EXERCISE INSTRUCTIONS: Extract, unchanged, each line of the listing below from its first line through the line that contains "ring: float = 8.5", inclusive, and nothing else.

#### DATA BLOCK ####

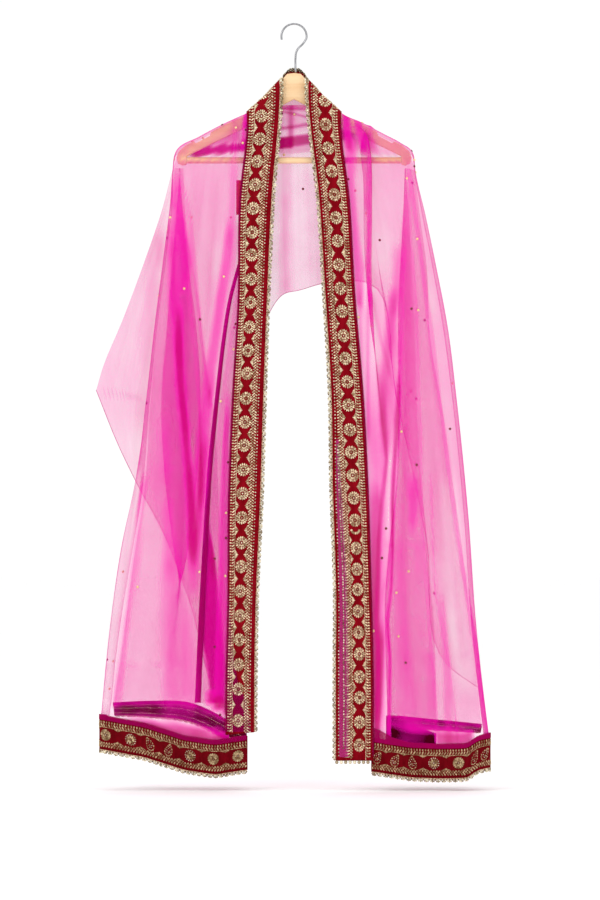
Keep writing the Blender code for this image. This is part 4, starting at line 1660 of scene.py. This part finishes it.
@dataclass
class InnerHem:
    """The end border of one inner net. It flares to the back, and its wrong side shows in front."""

    side: Side
    falls: Table
    flat: Pair
    seed: int
    bare: float = 0.0  # length with no embroidery at the start
    rows_of_dots: tuple[float, ...] = (10.0, 34.0, 48.0)
    pitch: float = 44.0  # from one medallion to the next
    ring: float = 8.5

    def flare(self, share: float, distance: float) -> Vector:
        """From the net's foot to a point of the hem: upright where it laps the net, then out to the back."""
        if distance < 0:
            return Vector((0, 0, -distance))
        fall = read(self.falls, share) / FREE_HEM
        return Vector((0, (1 - fall ** 2) ** 0.5, -fall)) * distance

    def build(self, finishes: Finishes, feet: Points) -> None:
        """Sew the border, and the backs of its stitches on its wrong side."""
        reach = FREE_HEM + EDGE_SPREAD
        marks = [reach - reach * i / 10 for i in range(11)] + [-LAP / 2, -LAP]
        points = [[tuple(foot + self.flare(i / (len(feet) - 1), mark)) for mark in marks]
                  for i, foot in enumerate(feet)]
        band = Band(np.array(points), Facing.BACK).moved_out(OVER_NET)
        word = self.side.word
        name = f"inner_hem_{word}"
        velvet = band.build(f"{name}_velvet", finishes["velvet_inside"], VELVET)
        declared(velvet, f"hem_inner_{word}")
        backs = self.backs(band)
        wrong = backs.build(f"{name}_stitch_backs", band, finishes["dull_gold_thread"], -VELVET / 2)
        trimming([wrong])
        places = [self.pitch * (i + 0.5) for i in range(int(band.marks[-1] / self.pitch))]
        centres = [(along, Motif.MEDALLION) for along in places]
        starts = band.starts
        band.starts = starts + self.bare
        work = Embroidery(band, name, centres, self.seed + 2, start=2.0, face=1.7).build(finishes)
        band.starts = starts
        lace = Lace(band, f"{name}_lace", f"lace_inner_{word}", self.seed + 1, start=2.0).build(finishes)

    def backs(self, band: Band) -> Handwork:
        """The backs of the stitches: three rows, and a ring behind each medallion."""
        rng = random.Random(self.seed)
        work = Handwork(Stamp.STITCH)
        for across in self.rows_of_dots:
            for index in range(int(band.marks[-1] / 4.2)):
                aside = across + rng.uniform(-0.9, 0.9)
                work.add(4.2 * (index + 0.5), aside, 3.0, 2.4, 1.6, rng.uniform(-25, 25))
        for index in range(int(band.marks[-1] / self.pitch)):
            for spot in range(10):
                angle = math.tau * spot / 10
                x, y = self.ring * math.cos(angle), self.ring * math.sin(angle)
                along = self.pitch * (index + 0.5) + x
                work.add(along, 31 + y, 2.2, 0.8, 0.9, math.degrees(angle) + 90)
        return work


@dataclass
class Overlay:
    """Net that lies over part of a border. Unless it is stretched, it takes a net darkened to the colour of
    shaded velvet, which is painted shade.

    Its outer and inner sides are rows of (along, across).
    """

    name: str
    border: str
    low: Table
    high: Table
    flat: Pair
    area: float
    plies: float
    lift: float
    stretched: bool = False

    def build(self, finishes: Finishes, band: Band) -> None:
        """Lay the net on its border."""
        sheet = band.strip(self.low, self.high, self.lift, 8)
        sheet.plies *= self.plies
        # Unless stretched, the net is darkened to the colour of shaded velvet: painted shade.
        piece = sheet.build(self.name, finishes["net_slip"] if self.stretched else finishes["net_laps_painted_shade"])


@dataclass
class Label:
    """The bare woven label behind the left front."""

    across: float = -110.0
    drop: float = 296.0
    behind: float = 1.9
    width: float = 13.0
    height: float = 66.0
    wall: float = 0.7

    def build(self, finishes: Finishes) -> None:
        """Sew the label in."""
        rows = []
        for i in range(25):
            drop = self.drop + self.height * i / 24
            depth = read(FRONT_DEPTH, drop) + self.behind + 0.35 * math.sin(i * 0.45)
            rows.append([(self.across + self.width * j / 6, depth, -drop) for j in range(7)])
        piece = Sheet(np.array(rows), Facing.FRONT).build("label_woven", finishes["label"], self.wall)
        declared(piece, "label")


@dataclass
class Sequins:
    """Tiny sequins that are sewn here and there on the nets."""

    seed: int = 71
    diameter: float = 5.0
    off_net: float = 0.0009  # metres
    gold_share: float = 0.62

    def build(self, finishes: Finishes, nets: list[tuple[Piece, int]]) -> None:
        """Sew them on.

        Args:
            finishes: the finishes.
            nets: each net, and how many sequins it has.
        """
        rng = random.Random(self.seed)
        for word, share in (("gold", self.gold_share), ("red", 1 - self.gold_share)):
            work = Handwork(Stamp.DISC)
            frames = []
            for net, count in nets:
                faces = net.data.polygons
                for _ in range(round(count * share)):
                    face = faces[rng.randrange(len(faces))]
                    forward = -1.0 if face.normal.y > 0 else 1.0
                    frames.append((face.center.copy(), face.normal * forward))
                    work.add(0, 0, self.diameter, self.diameter, self.diameter)
            mesh, points = work.copies(False)
            spots = work.places(points).reshape(len(frames), -1, 3)
            placed = []
            for spot, (centre, normal) in zip(spots, frames):
                turn = normal.to_track_quat("Z", "Y").to_matrix()
                placed.append(spot @ np.array(turn).T * MM + np.array(centre + normal * self.off_net))
            mesh.vertices.foreach_set("co", np.array(placed).ravel())
            mesh.update()
            trimming([shown(f"sequins_{word}", mesh, finishes[f"sequin_{word}"], smooth=False)])


# ---- The hanger ----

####

RESPONSE BELOW:
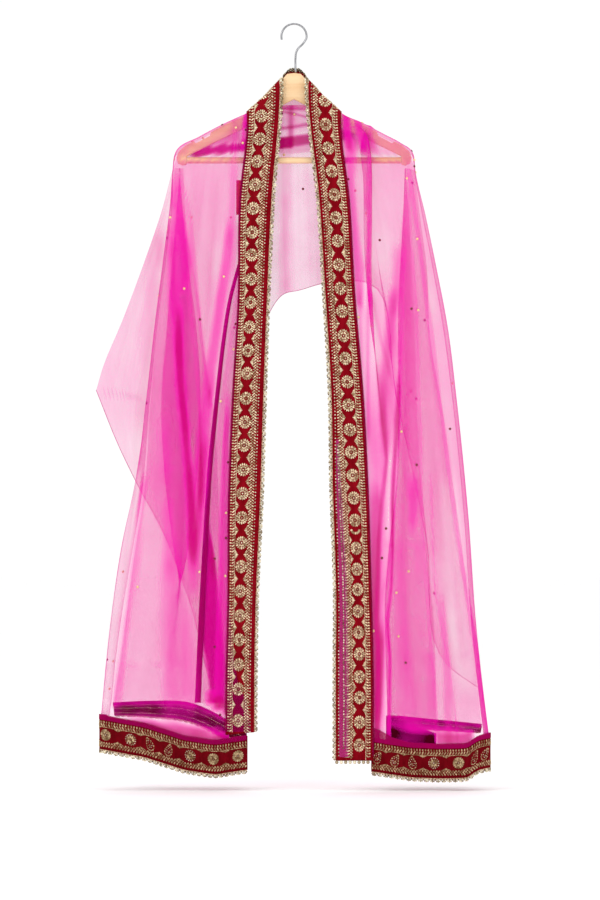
Keep writing the Blender code for this image. This is part 4, starting at line 1660 of scene.py. This part finishes it.
@dataclass
class InnerHem:
    """The end border of one inner net. It flares to the back, and its wrong side shows in front."""

    side: Side
    falls: Table
    flat: Pair
    seed: int
    bare: float = 0.0  # length with no embroidery at the start
    rows_of_dots: tuple[float, ...] = (10.0, 34.0, 48.0)
    pitch: float = 44.0  # from one medallion to the next
    ring: float = 8.5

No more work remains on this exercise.